Another day, another computer program is waiting to take our jobs. This time, it's a bookish algorithm that claims it can predict the commercial success of fiction with 84% accuracy — something acquisition departments at book publishers do daily with, we're guessing, a much lower success rate.
So, how's this budding media mogul do it? By using a technique called stylometry, which mathematically analyzes words and grammar, it's pinpointed the characteristics of Amazon darlings. The top-line qualities are obvious: “interestingness,” novelty, style of writing, and an engaging plot. But, the specifics are surprisingly grammatical: Books that sell tend to load up on conjunctions, nouns, and adjectives and hold back on verbs and adverbs. Adverbs we get. After all, the road to hell is paved with them. But, verbs are sort of vital — like water, air, and the Internet. That said, if you have to use one, verbs that describe thought processes (recognized, remembered) over those of action and emotion (wanted, promised) are supposedly better. We're thinking unpleasant feelings about this.

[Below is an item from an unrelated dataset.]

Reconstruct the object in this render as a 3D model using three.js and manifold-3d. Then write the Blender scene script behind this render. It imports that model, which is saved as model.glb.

Behind all this are computer scientists at SUNY Stony Brook who determined their 84% success rate by using Project Gutenberg, a digital library of free e-books. There, they were able to run their algorithm on 800 texts, which were all fiction but ranged from classic lit to recent sci-fi. They then compared findings to historical info on book sales, taking the least successful (and, therefore, harder-to-find) novels from the very bottom of Amazon's rankings. Also lumped in there was Dan Brown's The Lost Symbol because — despite its commercial success — it, well, inspired a lot of vitriol.
While this isn't the first attempt to apply science to the art of book-selling, it is supposedly the largest and most applicable. So, we'll just have to wait and see if publishers use it. If it's good for their struggling bottom line, great. But, with a newfound ability to mold prose based on what sells, it's the rest of the lines we're worried about. (The Telegraph)